Eligibility Screening triggering logic specifies a survey should be triggered when the participant requests to join the study. They contain a set of questions, and an eligibility criteria based on the responses to those questions. The participant will be considered eligible to join the study if their responses to the survey questions are evaluated to
True using the eligibility criteria
User-Triggered triggering logic specifies that the user should be able to start the survey anytime they want and respond to it. When a survey has this type of triggering logic, Ethica will create a button in the home screen of the user's app, with the specified caption. This button allows the user to respond to the survey anytime they want, as many times as they want.

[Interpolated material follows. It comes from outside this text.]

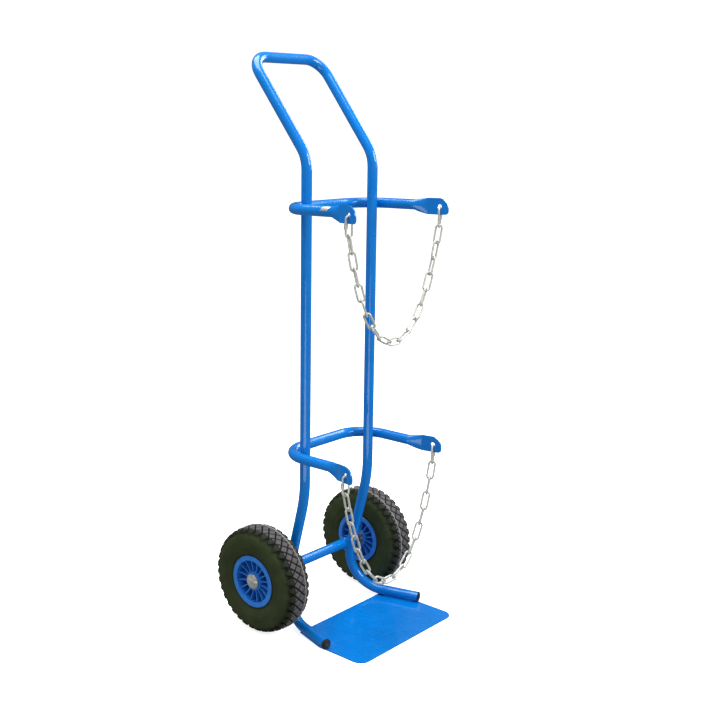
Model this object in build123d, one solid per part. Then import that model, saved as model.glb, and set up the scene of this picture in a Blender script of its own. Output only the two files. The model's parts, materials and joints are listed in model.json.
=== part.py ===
from build123d import *
import math
import os

# Gas cylinder hand truck. Millimetres. +Z is up, the front (toe plate) is towards -Y,
# and the origin is on the ground, under the centre of the whole truck's bounding box.

# Frame tube: 25 x 1.5 mm round steel tube
TUBE_R = 12.5
TUBE_WALL = 1.5
UPRIGHT_X = 120.0
UPRIGHT_Y = 17.0
HANDLE_BEND_Z = 1132.0
HANDLE_TOP_Z = 1361.0
HANDLE_BACK = 174.0
HANDLE_TOP_X = 123.0
HANDLE_CORNER_R = 50.0
HANDLE_BEND_R = 87.0
LEG_BEND_Z = 331.0
LEG_BEND_R = 340.0
LEG_BACK = 78.0
FOOT_BEND_R = 89.0
FOOT_END_X = 182.0
FOOT_END_Y = UPRIGHT_Y - 122.0

# End plugs of the feet
PLUG_RIM = 1.6
PLUG_DOME = 2.6
PLUG_STUB = 16.0

# Toe plate
PLATE_T = 3.0
PLATE_W = 365.0
PLATE_FRONT_Y = -212.0
PLATE_BACK_Y = -3.0
PLATE_CORNER_R = 25.0
PLATE_PAST_FOOT = 6.5
PLATE_EDGE = 0.6
FOOT_Z = PLATE_T + TUBE_R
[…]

Time Triggered triggering logic specifies that the survey should be triggered and prompted to the participant based on a specific time table. Examples are
4 hours after the start of the study, or
every Monday between 9 am to 10 am, or
on Jun. 1st, 2019, 12:30 pm. The participant will not see any sign of this survey prior to the triggering time. The app will notify them when the time arrives, and reminds them to complete the survey within the specified time.
Proximity Triggered triggering logic specifies a survey is triggered based on the proximity of the participant to a given Bluetooth beacon. This survey will use the data collected from the Bluetooth Beacon data source. You can learn more about this triggering logic here.
Dropout Triggered triggering logic specifies that the survey should be prompted when the participant decides to drop out of the study. Questions asked here allows capturing a better insight on why the participant left the study and what can be improved to increase the retention rate.
When a survey is triggered to a given participant it creates a Session. Participants can either respond to all questions and complete that session, or they can leave the session until it expires, or they can explicitly indicate they don't want to respond and therefore cancel the session. In either case, the session will be uploaded to the Ethica servers.
A given survey can be triggered one or more times, depending on the configuration of it's triggering logic. Each trigger in turn will be associated to a session, which will hold the responses provided by the participant.
Some triggering logics described above, such as proximity-triggered or time-triggered, can trigger their survey even when the participant is not interacting with the app. This requires a way to notify participants about the newly available survey, so they can open the survey and respond to it.
Each survey defines a set of Notifications which describes how the participant should be notified and asked to complete the survey. A notification can be either sent as an app notification to their smartphone, or via text messages (SMS), or as an email. A survey can have more than one notification, each from one of these types.